那时候的语文考题比较简单,组词造句,近义词反义词什么的,还会写个小作文。有几道考试题至今还记得:有一道是让写出“难”的反义词,“困难”的反义词是“容易”我是知道的,那么“难”的反义词一定是“容”和“易”的其中一个。想了好久,我终于写下了答案,交了卷。再次看到这张试卷是在班主任办公室里,她指着我考卷上的那个答案,笑了。“按照字的顺序去推,你也应该写个‘易’字吧。”她说,我羞愧难当,也惊奇万分,她竟然知道我是怎么想的,我愈发坚定我的想法,她跟别人不一样,她是神。
……
通过这些场景,我在自己的想象中一点一点的描绘出我老师的样子,她什么都知道,什么都跟别人不同。那么她一定不是凡人,她一定不食人间烟火,她怎么能记得住那么多字?她每天吃什么呢?她住在哪里呢?……所有的这些美好的想象在那个卖热干面的小吃摊上化为乌有。在那里,我第一次体会到梦想破灭的痛苦。
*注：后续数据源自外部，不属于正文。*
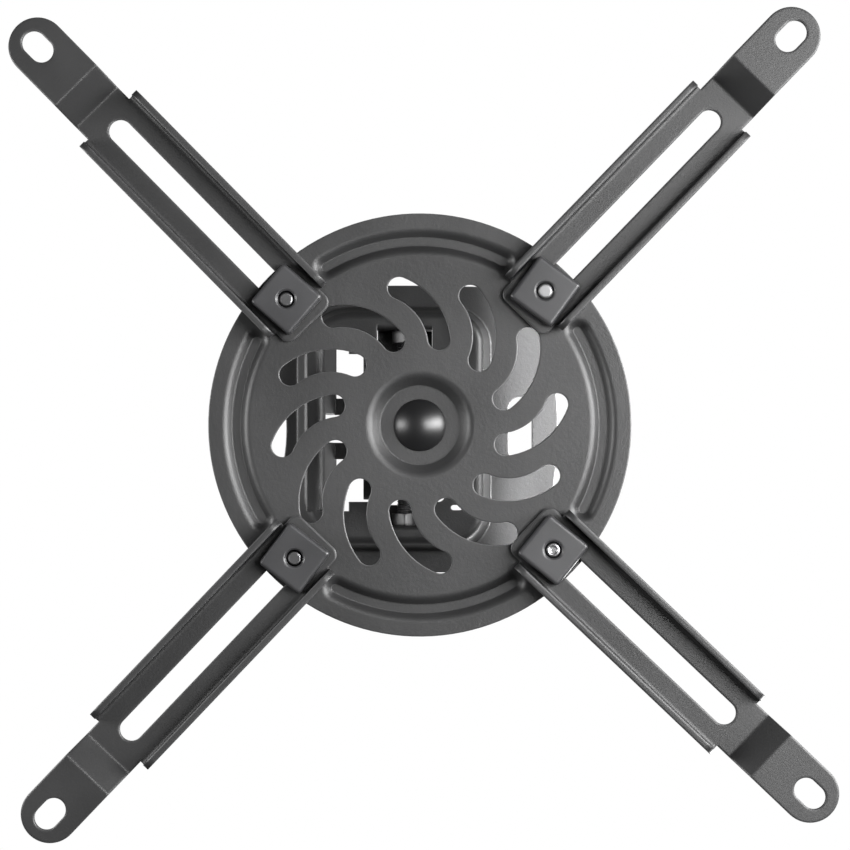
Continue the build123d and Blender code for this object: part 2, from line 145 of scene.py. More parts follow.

# Folds and gaps, where shade is painted into the colour, which count as closed and as open at these shares
# of light
CAVITY_REACH = 1.3 * MM
CAVITY_DEPTH = 3.0
CAVITY_SAMPLES = 6
CAVITY_CLOSED = 0.15
CAVITY_OPEN = 0.95

# Places of the colour sockets on a Mix node, where several sockets share a name
COLOUR_FIRST = 6
COLOUR_SECOND = 7
COLOUR_RESULT = 2

# Colours of rubbed zinc and nylon, and of the backdrop
WORN_ZINC = (0.6, 0.6, 0.6, 1)
WORN_DULL_ZINC = (0.3, 0.3, 0.3, 1)
WORN_NYLON = (0.04, 0.04, 0.04, 1)
WHITE = (1, 1, 1, 1)

# Studio, with its lengths in metres
FLOOR_SIZE = 8
FLOOR_DROP = 2.4
FLOOR_ROUGHNESS = 0.9
VIEW_DISTANCE = 20

# The photograph's side in pixels, and the camera's sensor in its own millimetres
IMAGE_SIDE = 850
SENSOR = 36.0


def node_box(name):
    """Low and high corners of a CAD node's box."""
    low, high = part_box(name)
    return Vector(low), Vector(high)


def node_middle(name):
    """Middle of a CAD node's box."""
    low, high = node_box(name)
    return (low + high) / 2


def node_low(name):
    """Lowest height of a CAD node."""
    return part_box(name)[0][2]


def node_high(name):
    """Highest height of a CAD node."""
    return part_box(name)[1][2]


PLATE = node_middle("spider_plate")


class MountFinish(bpy.types.PropertyGroup):
    """Colours and grain of the mount"""

    coat: bpy.props.FloatVectorProperty(
        name="Powder coat", description="Colour of the powder coat", subtype="COLOR",
        size=4, min=0, max=1, default=(0.021, 0.021, 0.0215, 1),
    )
    # The worn coat is pale enough to paint highlights on edges as well as wear
    coat_worn_and_highlit: bpy.props.FloatVectorProperty(
        name="Worn and highlit coat", description="Colour of the dark finishes where edges are rubbed", subtype="COLOR",
        size=4, min=0, max=1, default=(0.24, 0.24, 0.245, 1),
    )
    coat_grain: bpy.props.FloatProperty(
        name="Coat grain", description="Size of the bumps in the powder coat, larger on other finishes",
        default=0.8 * MM, min=0, unit="LENGTH",
    )
    nut_black: bpy.props.FloatVectorProperty(
        name="Black zinc", description="Colour of the square nuts and the pivot bolts", subtype="COLOR",
        size=4, min=0, max=1, default=(0.040, 0.040, 0.042, 1),
    )
    bolt_black: bpy.props.FloatVectorProperty(
        name="Black gloss", description="Colour of the domed bolt", subtype="COLOR",
        size=4, min=0, max=1, default=(0.006, 0.006, 0.0065, 1),
    )
    zinc_dull: bpy.props.FloatVectorProperty(
        name="Dull zinc", description="Colour of the clamp screw with a plain cut end", subtype="COLOR",
        size=4, min=0, max=1, default=(0.34, 0.34, 0.345, 1),
    )
    zinc: bpy.props.FloatVectorProperty(
        name="Bright zinc", description="Colour of the plated screws, washers and nut", subtype="COLOR",
        size=4, min=0, max=1, default=(0.64, 0.64, 0.65, 1),
    )
    nylon: bpy.props.FloatVectorProperty(
        name="Nylon", description="Colour of the friction washer", subtype="COLOR",
        size=4, min=0, max=1, default=(0.03, 0.03, 0.03, 1),
    )


class MountHardware(bpy.types.PropertyGroup):
    """Sizes of the bolts, nuts and screws"""

    dome_width: bpy.props.FloatProperty(
        name="Dome width", description="Width of the domed bolt's head",
        default=16 * MM, min=0, unit="LENGTH",
    )
    dome_height: bpy.props.FloatProperty(
        name="Dome height", description="Height of the domed bolt's head",
        default=3.6 * MM, min=0, unit="LENGTH",
    )
    swivel_thread: bpy.props.FloatProperty(
        name="Swivel thread", description="Thread size of the domed bolt, and width of its square neck",
        default=6 * MM, min=0, unit="LENGTH",
    )
    swivel_pitch: bpy.props.FloatProperty(
        name="Swivel pitch", description="Rise of the domed bolt's thread in one turn",
        default=1.0 * MM, min=0, unit="LENGTH",
    )
    small_thread: bpy.props.FloatProperty(
        name="Small thread", description="Thread size of the pivot bolts and clamp screws",
        default=5 * MM, min=0, unit="LENGTH",
    )
    small_pitch: bpy.props.FloatProperty(
        name="Small pitch", description="Rise of the small threads in one turn",
        default=0.8 * MM, min=0, unit="LENGTH",
    )
    dimpled_screw: bpy.props.IntProperty(
        name="Dimpled screw", description="Number of the clamp screw with a dimple in its end",
        default=1, min=1, max=4,
    )
    flush_screw: bpy.props.IntProperty(
        name="Flush screw", description="Number of the clamp screw with a plain cut end",
        default=4, min=1, max=4,
    )
    hex_width: bpy.props.FloatProperty(
        name="Hexagon width", description="Width across flats of the pivot bolts and nuts",
        default=8 * MM, min=0, unit="LENGTH",
    )
    hex_chamfer: bpy.props.FloatProperty(
        name="Hexagon chamfer", description="Rounding of the hexagons' corners",
        default=0.7 * MM, min=0, unit="LENGTH",
    )


class MountStudio(bpy.types.PropertyGroup):
    """Camera, lamps and backdrop"""

    camera_drop: bpy.props.FloatProperty(
        name="Camera drop", description="Distance of the camera below the ceiling",
        default=1.084, min=0, unit="LENGTH",
    )
    camera_side: bpy.props.FloatProperty(
        name="Camera side", description="Distance of the camera beside the swivel axis, along Y",
        default=0.024, unit="LENGTH",
    )
    photo_scale: bpy.props.FloatProperty(
        name="Photo scale", description="Pixels to a millimetre at the tabs", default=3.356, min=0,
    )
    photo_x: bpy.props.FloatProperty(
        name="Photo X", description="Pixel column of the swivel axis", default=419.8, min=0,
    )
    photo_y: bpy.props.FloatProperty(
        name="Photo Y", description="Pixel row of the swivel axis", default=425.2, min=0,
    )
    right_power: bpy.props.FloatProperty(
        name="Right softbox", description="Power of the softbox on the right",
        default=8.8, min=0, unit="POWER",
    )
    low_power: bpy.props.FloatProperty(
        name="Low softbox", description="Power of the softbox low on the right",
        default=3.1, min=0, unit="POWER",
    )
    strip_power: bpy.props.FloatProperty(
        name="Rim strip", description="Power of the narrow beam on the ceiling plate's right rim",
        default=0.037, min=0, unit="POWER",
    )
    left_power: bpy.props.FloatProperty(
        name="Left softbox", description="Power of the softbox on the left",
        default=1.7, min=0, unit="POWER",
    )
    top_power: bpy.props.FloatProperty(
        name="Top softbox", description="Power of the softbox above the mount",
        default=10.0, min=0, unit="POWER",
    )
    room_light: bpy.props.FloatProperty(
        name="Room light", description="Brightness of the room around the mount", default=0.05, min=0,
    )
    gloss_room: bpy.props.FloatProperty(
        name="Mirrored backdrop", description="Share of the white backdrop that metal mirrors",
        default=0.05, min=0, max=1, subtype="FACTOR",
    )
    floor_shown: bpy.props.FloatProperty(
        name="Floor shown", description="Share of the floor that shows at its full pale colour",
        default=0.6, min=0, max=1, subtype="FACTOR",
    )
    floor_colour: bpy.props.FloatVectorProperty(
        name="Floor", description="Colour of the floor", subtype="COLOR",
        size=4, min=0, max=1, default=(0.8, 0.8, 0.79, 1),
    )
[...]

小时候对日期没什么概念,只记得9月1号总是开学,大年初一是过年。大人们总是通过叨念几句几月初几就可以准确预测到哪里会唱大戏,哪里又有会(类似于集市,南方有的叫“圩”或“场”)。我觉得很神奇,但对我而言,村里唱戏这样的事情仍然是突如其来的美好。小时候总有许多理由可以不用上学,村里唱戏是最让人开心的一个。看戏是大人的事情,小孩子主要是玩。在戏台子下面钻来钻去,买些零食或者小玩意儿,乐此不疲。玩得饿了就该去吃点东西,热干面,胡辣汤什么的。那次我选择去吃热干面。
就是在那个小吃摊上,我看见了一个熟悉的人,先是惊而后有点不知所措。那是我的老师,我心中女神一样的人。她坐在那里吃热干面,旁边还有其他老师,还有许多其他普通的人。那种普通的套了塑料袋的碗,那种普通的从中间掰开的一次性筷子,那种普通的热干面,那种普通的吃面条的样子……她跟其他的普通人竟然显不出任何的差别。我难受极了,难受了很久。如同小王子发现自己珍贵的唯一的玫瑰花,原来只是千万朵玫瑰中很不起眼的一朵。失落,痛苦的失落。
我总喜欢把片段的现实构筑进想象的世界,想象中的人或者事越来越虚幻,越来越美好。直到幻想破灭的那一刻,我痛苦万分,我无法接受现实,我时常选择逃避。在那之后的很长一段时间里,我不止一次的在这样的脚本中循环挣扎,直到头破血流,伤害了别人、伤害了自己之后才终于幡然醒悟。我常常会提醒自己,如果我为了现实和想象的落差而痛苦,那说明我又回到了小时候。而我已经长大了。
我时常会想起童年的这段小插曲,那大概是我开始长大的时候。多年之后,又遇见我的这位老师,她依然是我最尊敬的老师,很亲切。我们聊了许多事情,小时候的,最近的,以后的。唯独没有向她谈起这段往事。